Evaluation Process by Lenders

  • Credit Assessment: Lenders will conduct a thorough credit assessment to evaluate the borrower’s creditworthiness and ability to repay the loan. This includes reviewing credit scores, financial history, and existing debt levels.
  • Collateral Evaluation: The lender will assess the vessel’s value and condition to ensure it is adequate collateral for the subsequent loan. This may involve a professional appraisal.
  • Risk Analysis: Lenders will analyze the overall risk associated with granting the subsequent loan. This includes assessing market conditions, the borrower’s financial health, and the potential return on investment.
  • Loan Terms Negotiation: Based on the evaluation, lenders will propose loan terms, including interest rates, repayment schedules, and any conditions. Negotiations may follow to agree on mutually acceptable terms.

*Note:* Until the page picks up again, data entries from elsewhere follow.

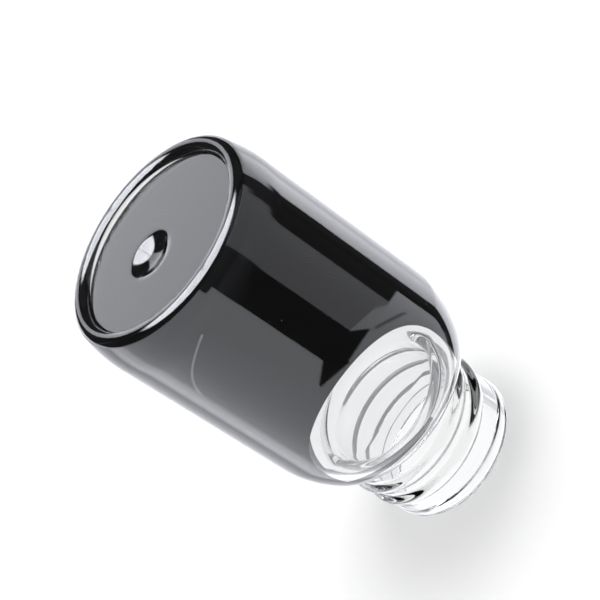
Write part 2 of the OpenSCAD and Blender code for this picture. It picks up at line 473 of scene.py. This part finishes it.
# The floor: its colour, the part of it that glows for the camera, which makes the shadow paler,
# its half size, and how far it lies under the mouth
FLOOR_COLOUR, FLOOR_GLOW = (0.9, 0.9, 0.9, 1), 0.35
FLOOR_HALF, FLOOR_DROP = 100 * VIAL_H, 0.02 * MM
# The lamp: its place, its side length in metres and its power in watts
LAMP_PLACE, LAMP_SIZE, LAMP_POWER = (0.065, 0.06, 0.36), 0.14, 0.8


def panel_mask(tree, bearing, height, left, right, side, low, low_rise, high, high_rise, soft):
    """1 inside a panel and 0 outside it."""
    middle, half = (left + right) / 2, (right - left) / 2
    turned = node_math(tree, "WRAP", node_math(tree, "SUBTRACT", bearing, middle), 180.0, -180.0)
    out = node_math(tree, "SUBTRACT", half, node_math(tree, "ABSOLUTE", turned))
    over = node_math(tree, "SUBTRACT", height, node_math(tree, "MULTIPLY", turned, low_rise))
    under = node_math(tree, "SUBTRACT", node_math(tree, "MULTIPLY", turned, high_rise), height)
    inside = soft_step(tree, out, 0, side)
    mask = node_math(tree, "MULTIPLY", inside, soft_step(tree, over, low, soft))
    return node_math(tree, "MULTIPLY", mask, soft_step(tree, under, -high, soft))


def has_passed(tree, path, kind):
    """1 for a ray that was mirrored (Glossy) or went through glass (Transmission), or else 0. The
    depths are whole numbers."""
    return node_math(tree, "GREATER_THAN", path.outputs[kind + " Depth"], 0.5)


def make_world():
    """White room. Rays that have been mirrored see the panels in a dark room instead."""
    world = bpy.data.worlds.new("studio")
    bpy.context.scene.world = world
    world.use_nodes = True
    tree = world.node_tree
    tree.nodes.clear()
    place = tree.nodes.new("ShaderNodeTexCoord")
    split = tree.nodes.new("ShaderNodeSeparateXYZ")
    tree.links.new(place.outputs["Generated"], split.inputs["Vector"])
    back = node_math(tree, "MULTIPLY", split.outputs["Y"], -1.0)
    bearing = node_math(tree, "DEGREES", node_math(tree, "ARCTAN2", split.outputs["X"], back))
    height = node_math(tree, "DEGREES", node_math(tree, "ARCSINE", split.outputs["Z"]))
    seen = DARK_ROOM
    for _, *shape, brightness in PANELS:
        mask = panel_mask(tree, bearing, height, *shape)
        rest = node_math(tree, "SUBTRACT", 1.0, mask)
        kept = node_math(tree, "MULTIPLY", rest, seen)
        seen = node_math(tree, "MULTIPLY_ADD", mask, brightness, kept)
    path = tree.nodes.new("ShaderNodeLightPath")
    tent = tree.nodes.new("ShaderNodeBackground")
    tent.inputs["Color"].default_value = PANEL_COLOUR
    tree.links.new(seen, tent.inputs["Strength"])
    # Rays bent upwards by the glass see the room's darker upper part
    through = has_passed(tree, path, "Transmission")
    upper = node_math(tree, "MULTIPLY", through, soft_step(tree, height, *UPPER_EDGE))
    white = tree.nodes.new("ShaderNodeBackground")
    tree.links.new(node_math(tree, "MULTIPLY_ADD", upper, UPPER_LIGHT - ROOM_LIGHT, ROOM_LIGHT),
                   white.inputs["Strength"])
    mix = tree.nodes.new("ShaderNodeMixShader")
    tree.links.new(has_passed(tree, path, "Glossy"), mix.inputs["Fac"])
    tree.links.new(white.outputs["Background"], mix.inputs[1])
    tree.links.new(tent.outputs["Background"], mix.inputs[2])
    output = tree.nodes.new("ShaderNodeOutputWorld")
    tree.links.new(mix.outputs["Shader"], output.inputs["Surface"])


def make_floor():
    """White floor, which keeps the shadow. Through the glass it glows white, with painted shade
    where the glass mirrors it from within under the vial and far from it, and it leaves what the
    outside mirrors to the room."""
    material, nodes, links, output = new_material("white_floor")
    tree = material.node_tree
    paper = nodes.new("ShaderNodeBsdfDiffuse")
    paper.inputs["Color"].default_value = FLOOR_COLOUR
    clear = nodes.new("ShaderNodeBsdfTransparent")
    path = nodes.new("ShaderNodeLightPath")
    mirrored = has_passed(tree, path, "Glossy")
    within = has_passed(tree, path, "Transmission")
    # What rays that have been through the glass see: a white glow with painted shade
    seen = nodes.new("ShaderNodeEmission")
    place = nodes.new("ShaderNodeTexCoord")
    length = nodes.new("ShaderNodeVectorMath")
    length.operation = "LENGTH"
    links.new(place.outputs["Object"], length.inputs[0])
    apart = nodes.new("ShaderNodeVectorMath")
    apart.operation = "DISTANCE"
    apart.inputs[1].default_value = SHADE_PATCH_PLACE
    links.new(place.outputs["Object"], apart.inputs[0])
    # Painted shade: the glow is darker on the round patch under the vial's back, for rays mirrored
    # within
    past = soft_step(tree, apart.outputs["Value"], (SHADE_PATCH_R + PAST_R) / 2, (PAST_R - SHADE_PATCH_R) / 2)
    under = node_math(tree, "MULTIPLY_ADD", past, FLOOR_PAST - FLOOR_PAINTED_SHADE, FLOOR_PAINTED_SHADE)
    loss = node_math(tree, "SUBTRACT", FLOOR_THROUGH, under)
    darker = node_math(tree, "MULTIPLY", mirrored, loss)
    near = node_math(tree, "SUBTRACT", FLOOR_THROUGH, darker)
    # Painted shade: the glow turns grey far from the vial
    far = soft_step(tree, length.outputs["Value"], *FAR_EDGE)
    greyer = node_math(tree, "MULTIPLY_ADD", far, FAR_LIGHT - 1, 1.0)
    links.new(node_math(tree, "MULTIPLY", near, greyer), seen.inputs["Strength"])
    # What the camera sees: paper that glows a little. Light that bounces sees plain paper.
    lit = nodes.new("ShaderNodeEmission")
    pale = nodes.new("ShaderNodeMixShader")
    pale.inputs["Fac"].default_value = FLOOR_GLOW
    links.new(paper.outputs["BSDF"], pale.inputs[1])
    links.new(lit.outputs["Emission"], pale.inputs[2])
    straight = nodes.new("ShaderNodeMixShader")
    links.new(path.outputs["Is Camera Ray"], straight.inputs["Fac"])
    links.new(paper.outputs["BSDF"], straight.inputs[1])
    links.new(pale.outputs["Shader"], straight.inputs[2])
    # Rays mirrored on the outside pass through the floor to the room
    outside = nodes.new("ShaderNodeMixShader")
    links.new(mirrored, outside.inputs["Fac"])
    links.new(straight.outputs["Shader"], outside.inputs[1])
    links.new(clear.outputs["BSDF"], outside.inputs[2])
    mix = nodes.new("ShaderNodeMixShader")
    links.new(within, mix.inputs["Fac"])
    links.new(outside.outputs["Shader"], mix.inputs[1])
    links.new(seen.outputs["Emission"], mix.inputs[2])
    links.new(mix.outputs["Shader"], output.inputs["Surface"])
    mesh = bpy.data.meshes.new("floor")
    half = FLOOR_HALF
    corners = [(-half, -half, 0), (half, -half, 0), (half, half, 0), (-half, half, 0)]
    mesh.from_pydata(corners, [], [(0, 1, 2, 3)])
    mesh.materials.append(material)
    floor = put_in_scene("floor", mesh)
    floor.location.z = -FLOOR_DROP


def make_lamp(name, place, size, power):
    """Soft square lamp that looks at the vial's middle and doesn't show in its gloss."""
    lamp = bpy.data.lights.new(name, "AREA")
    lamp.size = size
    lamp.energy = power
    holder = put_in_scene(name, lamp)
    holder.location = place
    aim = Vector((0, 0, VIAL_H / 2)) - Vector(place)
    holder.rotation_euler = aim.to_track_quat("-Z", "Y").to_euler()
    holder.visible_glossy = False
    holder.visible_transmission = False


# The camera: its place, how far it looks down and how far it is rolled, in degrees, and its lens
# in millimetres
CAMERA_PLACE = (2.67 * MM, -148.86 * MM, 120.75 * MM)
CAMERA_DOWN, CAMERA_ROLL = 33.15, -55.57
CAMERA_LENS = 119.4


def make_camera():
    """Camera that looks along +Y and down, rolled so that the base points to the upper left."""
    lens = bpy.data.cameras.new("camera")
    lens.lens = CAMERA_LENS
    camera = put_in_scene("camera", lens)
    tilt = Matrix.Rotation(math.radians(90 - CAMERA_DOWN), 4, "X")
    roll = Matrix.Rotation(math.radians(CAMERA_ROLL), 4, "Z")
    camera.matrix_world = Matrix.Translation(CAMERA_PLACE) @ tilt @ roll
    bpy.context.scene.camera = camera


# ---------------------------------------------------------------- the scene
make_camera()
vial = make_vial()
vial.data.materials.append(clear_glass())
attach(vial, "root")
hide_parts("glass_vial")

coat = make_coat()
coat.data.materials.clear()
coat.data.materials.append(black_coat())
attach(coat, "root")
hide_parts("black_coat")

make_world()
make_floor()
make_lamp("key", LAMP_PLACE, LAMP_SIZE, LAMP_POWER)
bpy.context.scene.view_settings.view_transform = "Standard"
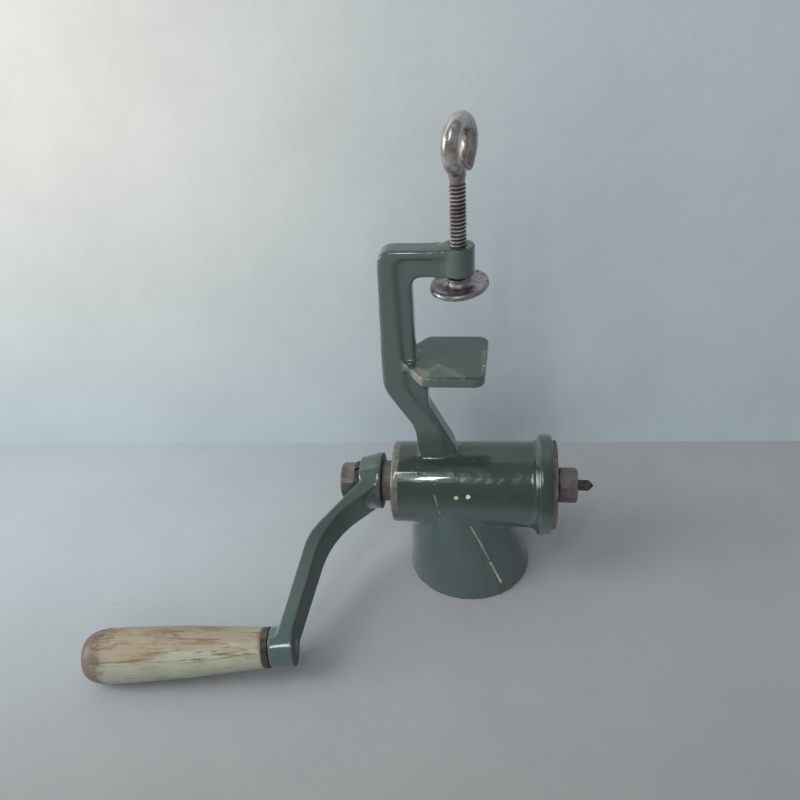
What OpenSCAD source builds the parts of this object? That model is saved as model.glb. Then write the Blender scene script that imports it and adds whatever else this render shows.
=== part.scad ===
// Hand-cranked meat grinder with a table clamp.
// It stands upside down on its hopper mouth: +Z up, +X along the barrel towards the outlet.
// The origin is the centre of the hopper mouth, on the surface that the grinder stands on.

/* [Barrel] */
// Height of the barrel axis above the hopper mouth
axis_h = 62.3; // [58:0.1:72]
// Distance from the hopper's middle to the barrel's rear end
barrel_rear = 44.4; // [42:0.1:60]
// Distance from the hopper's middle to the back of the outlet flange
barrel_front = 42.5; // [38:0.1:60]
// Outer radius of the barrel at its rear end
barrel_r_rear = 24.8; // [24:0.1:28]
// Outer radius of the barrel behind the flange
barrel_r_front = 26.3; // [25:0.1:29]
// Radius of the feed bore
bore_r = 21.5; // [19:0.1:22.5]
// Thickness of the rear wall that holds the bush
rear_wall = 8; // [6:0.1:12]
// Radius of the outlet flange
flange_r = 30.7; // [29.5:0.1:36]
// Thickness of the outlet flange
flange_t = 8.2; // [6:0.1:12]
// Radius of the knife chamber
chamber_r = 24.4; // [23:0.1:25.4]

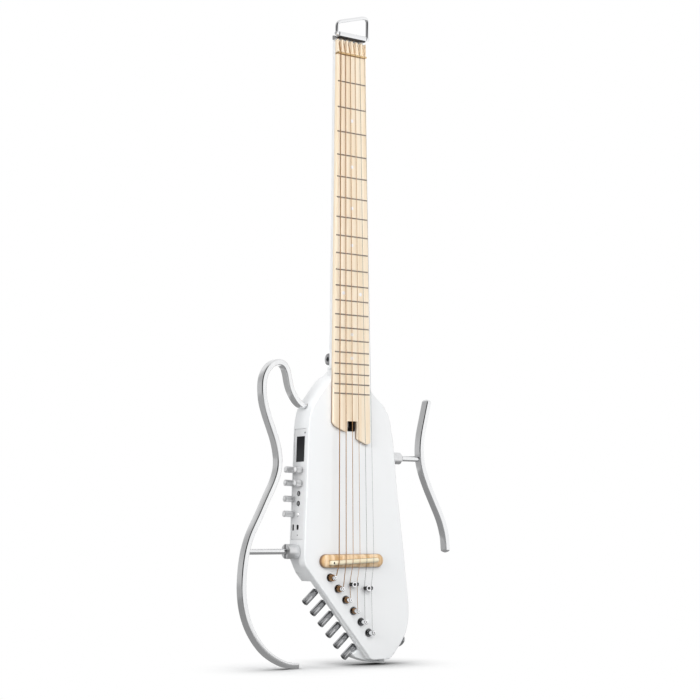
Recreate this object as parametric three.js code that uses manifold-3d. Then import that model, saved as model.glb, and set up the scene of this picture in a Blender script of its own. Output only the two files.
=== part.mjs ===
// Skeleton frame guitar: a slim hollow body with a bolt-on neck and two pull-off side frames.
// Lengths are in millimetres. +X is the treble side, +Y the back and +Z the head.
// While the pieces are drawn, Y is zero at the fret tops and Z is zero at the nut's lower face.
// The last lines move the origin to the hanging point, inside the top of the bail.
import * as THREE from 'three';
import { mergeVertices } from 'three/addons/utils/BufferGeometryUtils.js';
import Module from 'manifold-3d';

const wasm = await Module();
wasm.setup();

// Clearances that the whole guitar shares.
const fitGap = 0.3;
const runGap = 0.35;
const overrun = 3;

const weldGap = 1e-4;

const scaleLength = 648;
const fretCount = 20;
const stringCount = 6;
const pi = Math.PI;
const at = (x, y, z) => new THREE.Vector3(x, y, z);
const toBack = at(0, 1, 0);
const toHead = at(0, 0, 1);
const toTreble = at(1, 0, 0);

const board = {
  nutWidth: 45, lastFretWidth: 57.6, thickness: 5.7,
  fretHeight: 1, fretWidth: 2.2, fretInset: 0.8, fretRoot: 0.4,
  beyondLastFret: 38.1, leftCut: 4, leftTipBelow: 10.5, leftTipX: -10.5,
  notchLeftX: -7.4, notchRightX: 8.8, notchTopAbove: 3,
  rightStepBelow: 19.4, rightTipBelow: 26.2, rightTipX: 23.5, rightSideBelow: 24.4,
};

const neck = {
  depth: 14.7, headLength: 22.4, shaftInBody: 6,
  tongueWidth: 48, tongueShort: 5, profileSteps: 14,
};

const trussRod = {
  radius: 2.6, nutRadius: 4, nutLength: 9, startDrop: 12, nutBeyondTongue: 4, sides: 12,
  hexRadius: 2, hexDepth: 5, depthInNeck: 6.5,
};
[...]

Maritime subsequent loans offer a valuable financing option for shipowners needing additional funds for various purposes. Understanding the intricacies of these loans, from their definition and purpose to the steps required for obtaining them, is crucial for making informed financial decisions. While these loans provide access to necessary capital and offer flexibility, they also come with higher interest rates and increased financial risk. By carefully preparing for the loan application and understanding the evaluation process, shipowners can better navigate the complexities of securing a maritime subsequent loan and leverage it effectively to enhance their operations and growth prospects.